Qu’est-ce que tout ceci a à voir avec ma théorie du Bon Américain? Mon point est le suivant. Le ticket républicain est tellement bancal que le seul argument valable dont dispose à mon avis McCain est le suivant: « Hey mais attendez, son père est noir et musulman! » Bien sûr, il faudra tourner ça autrement mais l’idée y sera. Par exemple, vous pouvez avoir le subtil: ce type est un aristocrate de Harvard qui n’a rien à voir avec nous autres américains dont tout le monde sait que nous sommes notoirement fiers d’être totalement cons et ignorants et choisissons nos dirigeants parmi les idiots du village. L’idée est de faire penser: « uppity negro! » Ou alors vous avez le spot antéchrist mettant en scène Obama à Berlin.

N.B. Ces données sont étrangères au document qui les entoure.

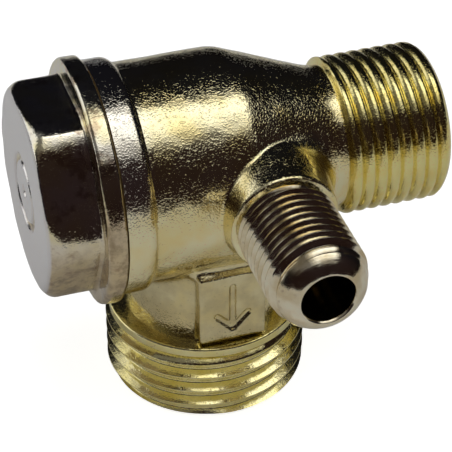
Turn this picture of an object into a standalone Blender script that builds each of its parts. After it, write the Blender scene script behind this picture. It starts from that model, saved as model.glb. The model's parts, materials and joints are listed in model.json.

Tout ce que vous voulez mais il faut que ça suggère très fortement l’idée que Obama n’est pas l’un de nous. Nous ici représentant la nation américaine archétypalement blanche et chrétienne. Si j’ai raison contre l’avis de mes amis et s’il est vrai qu’il n y a plus de racisme que résiduel dans la société américaine, cela ne devrait pas marcher. L’économie US est en trop mauvais état, la guerre d’irak a fait trop de dégats pour que les citoyens américains puissent se permettre de voter sur la couleur de la peau et cela d’autant moins que pour l’instant McCain se montre totalement incompétent et incapable de choisir soigneusement sa colistière ou de proposer un plan de relance de l’économie intelligible.
Ceci dit, je vous rappelle encore une fois que j’avais prédit une victoire de Ségolène Royal!
Update de 13h: Vous savez quoi? Paul Krugman pense comme moi!